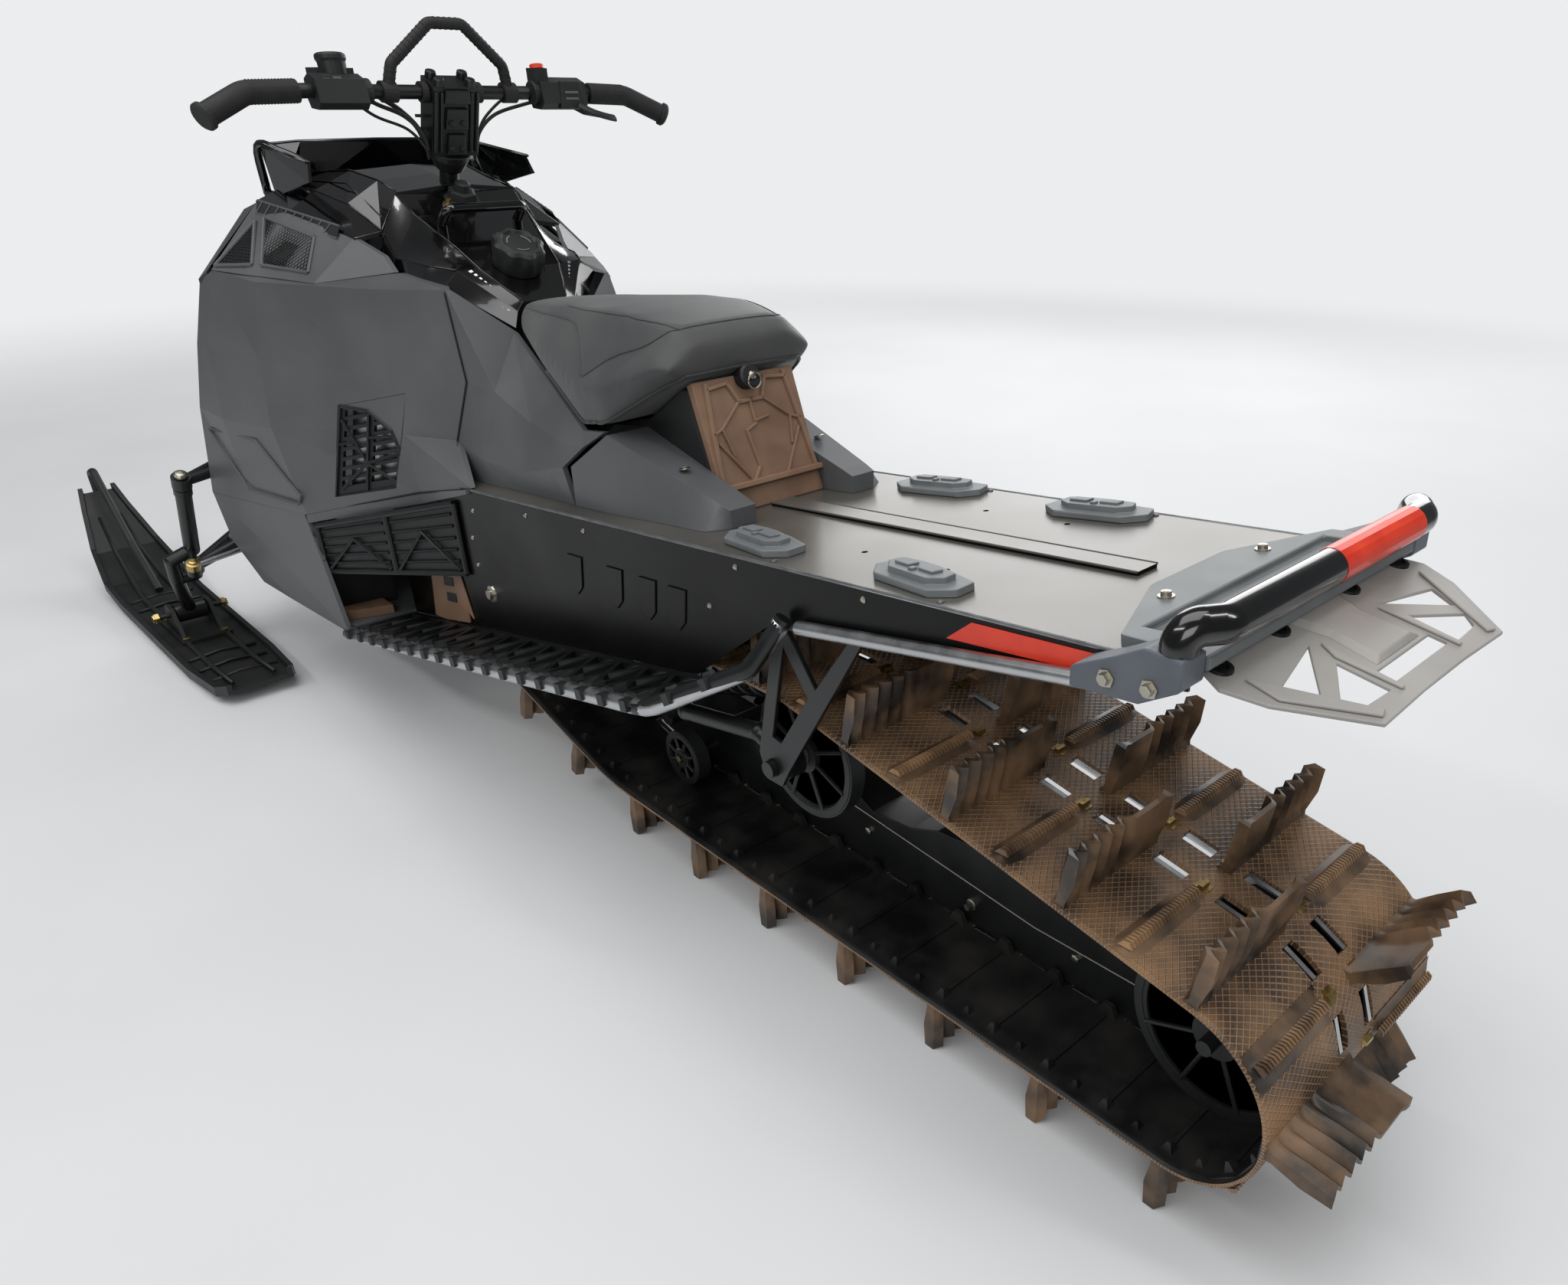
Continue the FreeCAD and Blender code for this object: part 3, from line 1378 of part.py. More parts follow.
# Skis
SKI_LINE = (
    # distance ahead of the bolt, height of the sole, half width
    (-440, 26, 62),
    (-400, 14, 76),
    (-250, 8, 86),
    (250, 8, 88),
    (380, 24, 88),
    (500, 74, 74),
    (590, 150, 52),
    (624, 196, 40),
)
SKI_WALL = 10
SKI_SOLE = 8
SKI_RIM = 22
KEEL_HALF = 12


def ski_shape():
    sections = []
    for ahead, sole, half in SKI_LINE:
        left = SKI_Y + half
        right = SKI_Y - half
        section = [
            (right, sole),
            (left, sole),
            (left, sole + SKI_RIM),
            (left - SKI_WALL, sole + SKI_RIM),
            (left - SKI_WALL, sole + SKI_SOLE),
            (right + SKI_WALL, sole + SKI_SOLE),
            (right + SKI_WALL, sole + SKI_RIM),
            (right, sole + SKI_RIM),
        ]
        sections.append((SKI_X + ahead, section))
    keel_line = [(-390, 8.5), (-370, 0), (260, 0), (320, 16.5), (300, 17)]
    keel = prism([(SKI_X + a, z) for a, z in keel_line], SKI_Y - KEEL_HALF, SKI_Y + KEEL_HALF)
    return fused([loft(sections), keel])


def ski_saddle():
    """The cradle on the ski with the pivot bolt through its two ears."""
    foot = SKI_SOLE + 8 + GAP
    corners = [(SKI_X + a, SKI_Y + b) for a, b in ((-90, -50), (90, -50), (90, 50), (-90, 50))]
    shapes = [slab(corners, foot, foot + 8)]
    ear = [(SKI_X - 60, foot + 6), (SKI_X + 60, foot + 6)]
    ear += [(SKI_X + 20, SKI_Z + 20), (SKI_X - 20, SKI_Z + 20)]
    for y in (SKI_Y - 42, SKI_Y + 34):
        shapes.append(prism(ear, y, y + 8))
    shapes.append(disc(SKI_X, SKI_Z, SKI_Y - 75, SKI_Y + 75, BOLT_R))
    return fused(shapes)


LOOP_LINE = ((272, 32), (420, 118), (596, 262), (633.4, 250), (633.4, 192))


def ski_loop():
    return tube([V(SKI_X + ahead, SKI_Y, z) for ahead, z in LOOP_LINE], 9, 14)


for side, turn in (("left", lambda shape: shape), ("right", flip)):
    feature("spindle_" + side, turn(left_spindle))
    feature("tie_rod_" + side, turn(left_tie))
    feature("ski_" + side, turn(ski_shape()))
    feature("ski_saddle_" + side, turn(ski_saddle()))
    feature("ski_loop_" + side, turn(ski_loop()))

# Steering column and bars
BAR_R = size("bar_radius")
GRIP_R = 17
BAR_CENTRE = POST_FOOT + POST_UP * size("bar_rise")
BAR_BEND = 40
bar_line = [
    BAR_CENTRE + V(-34.3, size("grip_half"), -34.4),
    BAR_CENTRE + V(-16.3, 325, -2.4),
    BAR_CENTRE + V(-14.3, 235, 0.6),
    BAR_CENTRE + V(0, 118, 0),
]


def riser():
    """The steering post with the tall block that clamps the bar."""
    block = Part.makeBox(44, 80, 118, V(-22, -40, 0))
    block.rotate(V(0, 0, 0), AXIS_Y, -math.degrees(RAKE))
    block.translate(POST_FOOT + POST_UP * 38)
    post = rod(POST_FOOT - POST_UP * 60, POST_FOOT + POST_UP * 60, POST_R)
    room = rod(BAR_CENTRE - V(0, 90, 0), BAR_CENTRE + V(0, 90, 0), BAR_R + GAP)
    return fused([post, block]).cut(room)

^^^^

Write the listing out again, exactly as it reads.

__RESPONSE TO THIS EXERCISE__
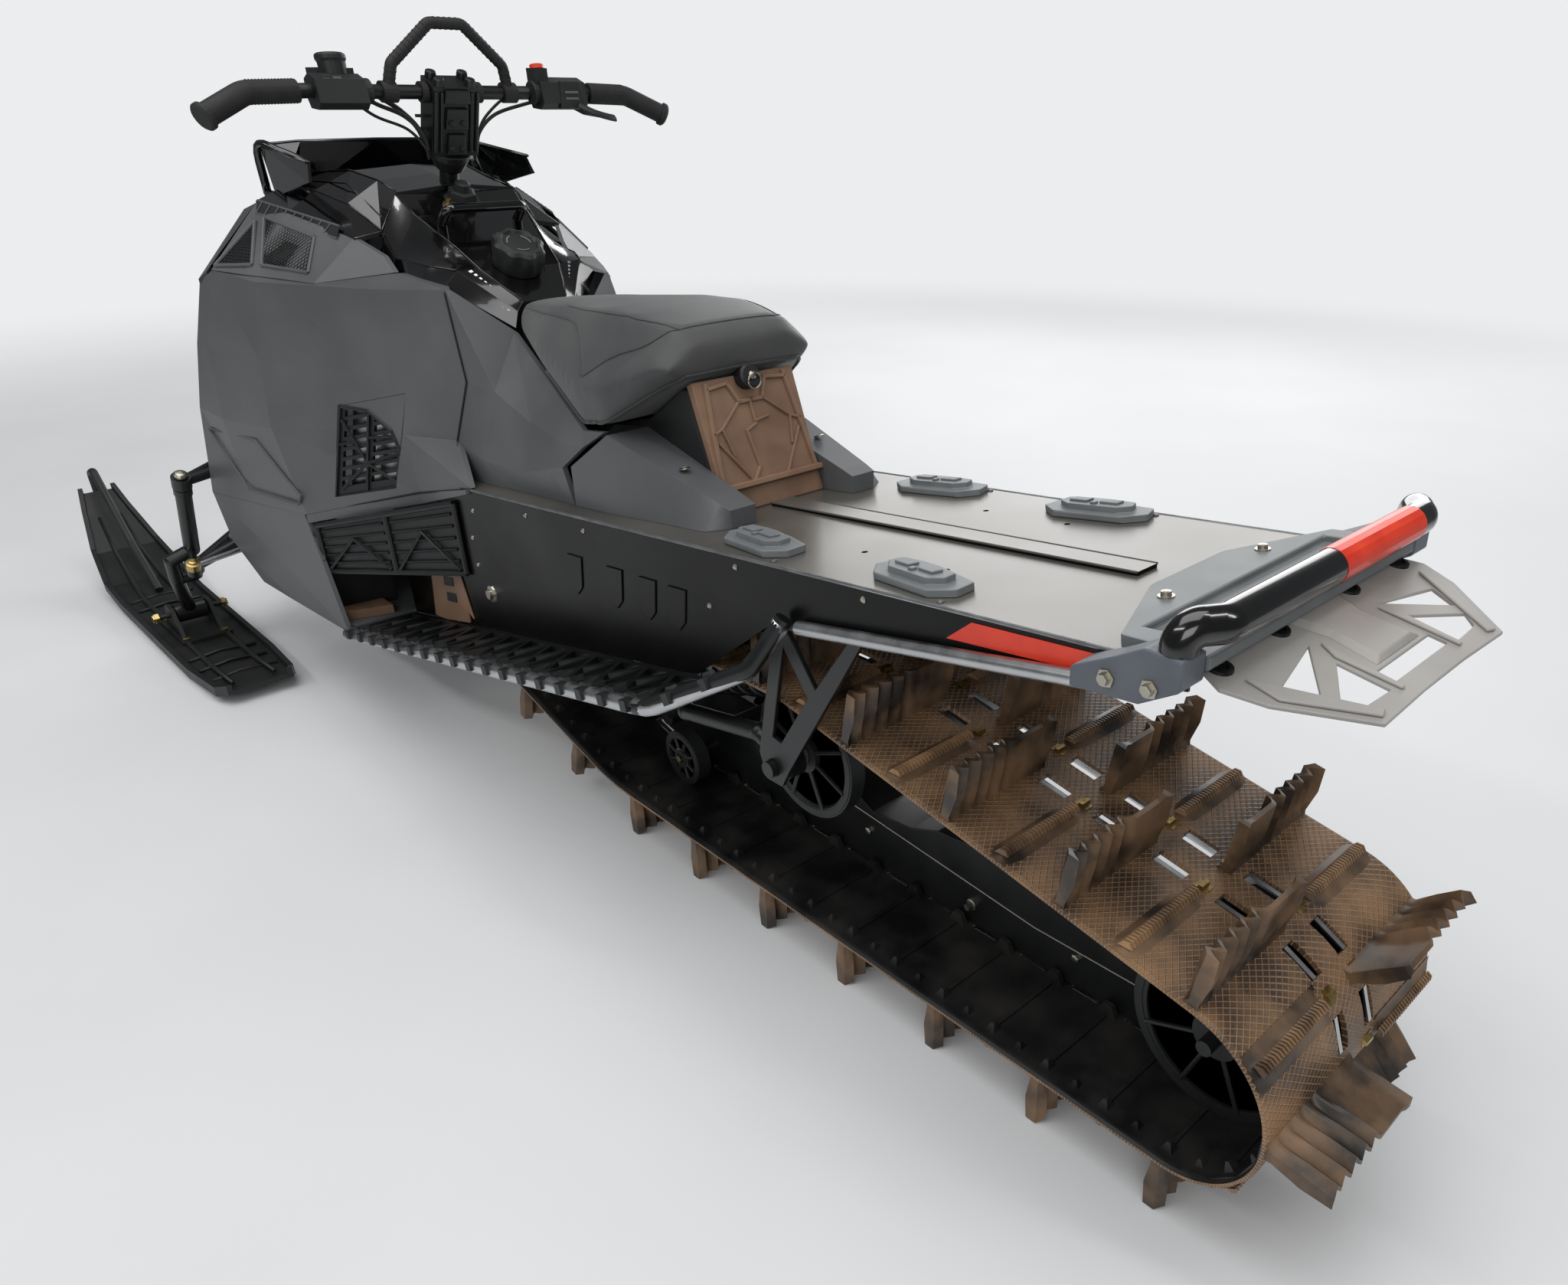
Continue the FreeCAD and Blender code for this object: part 3, from line 1378 of part.py. More parts follow.
# Skis
SKI_LINE = (
    # distance ahead of the bolt, height of the sole, half width
    (-440, 26, 62),
    (-400, 14, 76),
    (-250, 8, 86),
    (250, 8, 88),
    (380, 24, 88),
    (500, 74, 74),
    (590, 150, 52),
    (624, 196, 40),
)
SKI_WALL = 10
SKI_SOLE = 8
SKI_RIM = 22
KEEL_HALF = 12


def ski_shape():
    sections = []
    for ahead, sole, half in SKI_LINE:
        left = SKI_Y + half
        right = SKI_Y - half
        section = [
            (right, sole),
            (left, sole),
            (left, sole + SKI_RIM),
            (left - SKI_WALL, sole + SKI_RIM),
            (left - SKI_WALL, sole + SKI_SOLE),
            (right + SKI_WALL, sole + SKI_SOLE),
            (right + SKI_WALL, sole + SKI_RIM),
            (right, sole + SKI_RIM),
        ]
        sections.append((SKI_X + ahead, section))
    keel_line = [(-390, 8.5), (-370, 0), (260, 0), (320, 16.5), (300, 17)]
    keel = prism([(SKI_X + a, z) for a, z in keel_line], SKI_Y - KEEL_HALF, SKI_Y + KEEL_HALF)
    return fused([loft(sections), keel])


def ski_saddle():
    """The cradle on the ski with the pivot bolt through its two ears."""
    foot = SKI_SOLE + 8 + GAP
    corners = [(SKI_X + a, SKI_Y + b) for a, b in ((-90, -50), (90, -50), (90, 50), (-90, 50))]
    shapes = [slab(corners, foot, foot + 8)]
    ear = [(SKI_X - 60, foot + 6), (SKI_X + 60, foot + 6)]
    ear += [(SKI_X + 20, SKI_Z + 20), (SKI_X - 20, SKI_Z + 20)]
    for y in (SKI_Y - 42, SKI_Y + 34):
        shapes.append(prism(ear, y, y + 8))
    shapes.append(disc(SKI_X, SKI_Z, SKI_Y - 75, SKI_Y + 75, BOLT_R))
    return fused(shapes)


LOOP_LINE = ((272, 32), (420, 118), (596, 262), (633.4, 250), (633.4, 192))


def ski_loop():
    return tube([V(SKI_X + ahead, SKI_Y, z) for ahead, z in LOOP_LINE], 9, 14)


for side, turn in (("left", lambda shape: shape), ("right", flip)):
    feature("spindle_" + side, turn(left_spindle))
    feature("tie_rod_" + side, turn(left_tie))
    feature("ski_" + side, turn(ski_shape()))
    feature("ski_saddle_" + side, turn(ski_saddle()))
    feature("ski_loop_" + side, turn(ski_loop()))

# Steering column and bars
BAR_R = size("bar_radius")
GRIP_R = 17
BAR_CENTRE = POST_FOOT + POST_UP * size("bar_rise")
BAR_BEND = 40
bar_line = [
    BAR_CENTRE + V(-34.3, size("grip_half"), -34.4),
    BAR_CENTRE + V(-16.3, 325, -2.4),
    BAR_CENTRE + V(-14.3, 235, 0.6),
    BAR_CENTRE + V(0, 118, 0),
]


def riser():
    """The steering post with the tall block that clamps the bar."""
    block = Part.makeBox(44, 80, 118, V(-22, -40, 0))
    block.rotate(V(0, 0, 0), AXIS_Y, -math.degrees(RAKE))
    block.translate(POST_FOOT + POST_UP * 38)
    post = rod(POST_FOOT - POST_UP * 60, POST_FOOT + POST_UP * 60, POST_R)
    room = rod(BAR_CENTRE - V(0, 90, 0), BAR_CENTRE + V(0, 90, 0), BAR_R + GAP)
    return fused([post, block]).cut(room)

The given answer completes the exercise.